Snapchat+ Adds 1M+ Subscribers in First 6 Weeks

Snapchat

Snapchat’s Snapchat+ subscription service has seen more than 1 million sign-ups in the six weeks since its launch.

The company announced the milestone in a Monday (Aug. 15) press release, along with the launch of four features designed to enhance the user experience.

There’s Priority Story Replies, which makes subscribers’ replies more visible to Snap Stars, and Post View Emoji, which lets users choose an emoji they want friends to see after friends have viewed their Snaps, according to the release. Other new features include new app icons and new backgrounds for bitmojis, which are personalized emojis.

Snapchat members can set up Snapchat+ at any time by visiting their profile. The service costs $3.99 per month and is due to add more features in the months ahead, the release stated.

Last month, Snapchat’s parent company, Snap, recorded its weakest-ever quarterly sales growth, a reflection of the troubles in the digital advertising market.

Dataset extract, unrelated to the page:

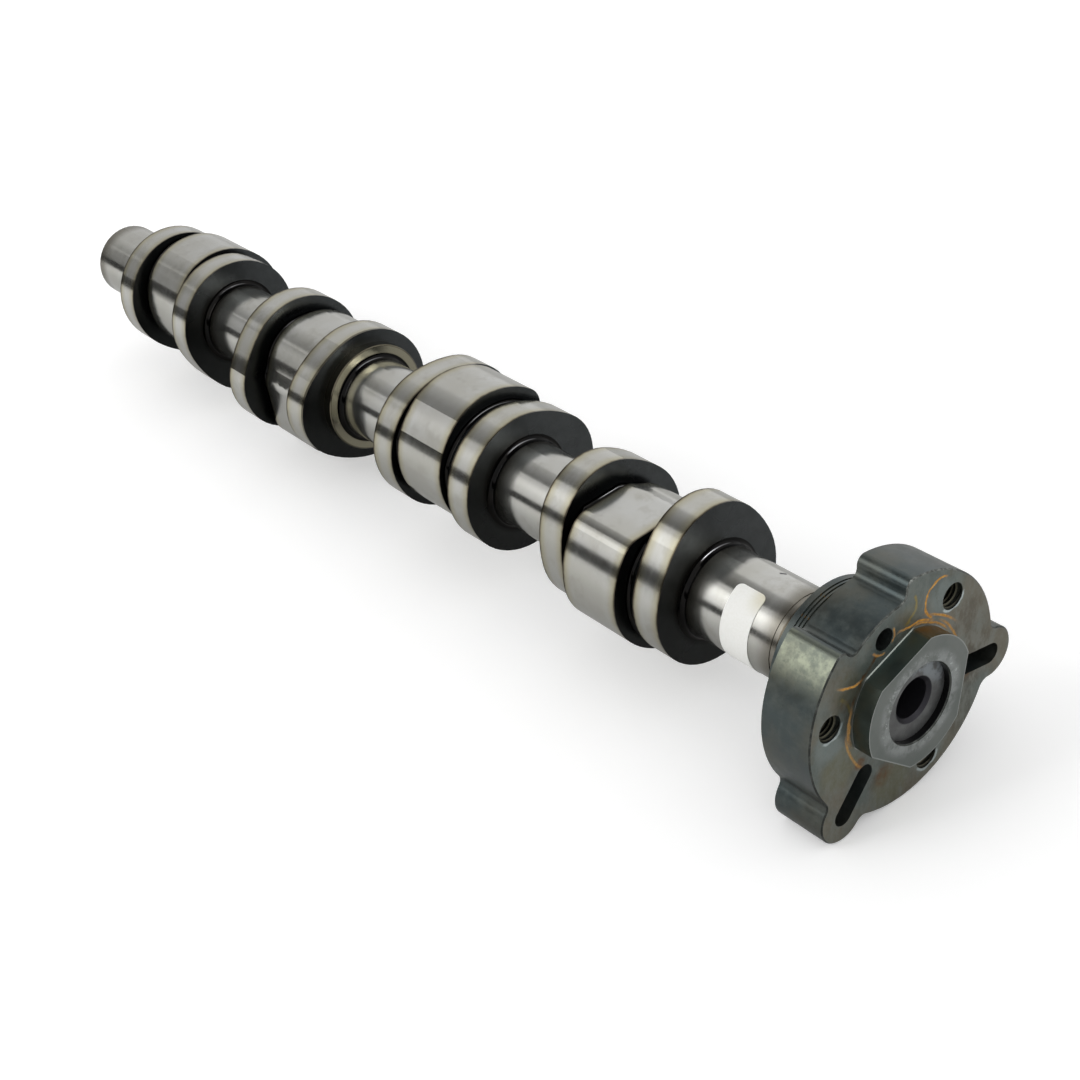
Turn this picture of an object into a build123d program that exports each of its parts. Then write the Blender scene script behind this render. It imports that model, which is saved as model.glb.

Read more: Snap Shares Tank as Sales Growth Flatlines

CEO Evan Spiegel said at the time the quarterly results did “not reflect our ambition.”

“We are evolving our business and strategy to reaccelerate revenue growth, including innovating on our products, investing heavily in our direct response advertising business, and cultivating new sources of revenue to help diversify our top-line growth,” he said at the time.

The announcement comes days after news that another social media platform is set to launch a major update to its subscriber’s-only version. Twitter is reportedly adding an “edit Tweet” function — something Twitter users have requested for years — for its Twitter Blue members.

See more: Twitter Blue Subscribers May Gain Exclusive Ability to Edit Tweets

Twitter’s subscription plan is set to rise from $2.99 to $4.99 to help the platform add new features, PYMNTS reported in July.

An email sent to subscribers showed the higher price is in effect for new subscribers now, although early adopters are locked into original pricing until October. The email also stated there would be a “more frictionless reading experience” among changes being unveiled.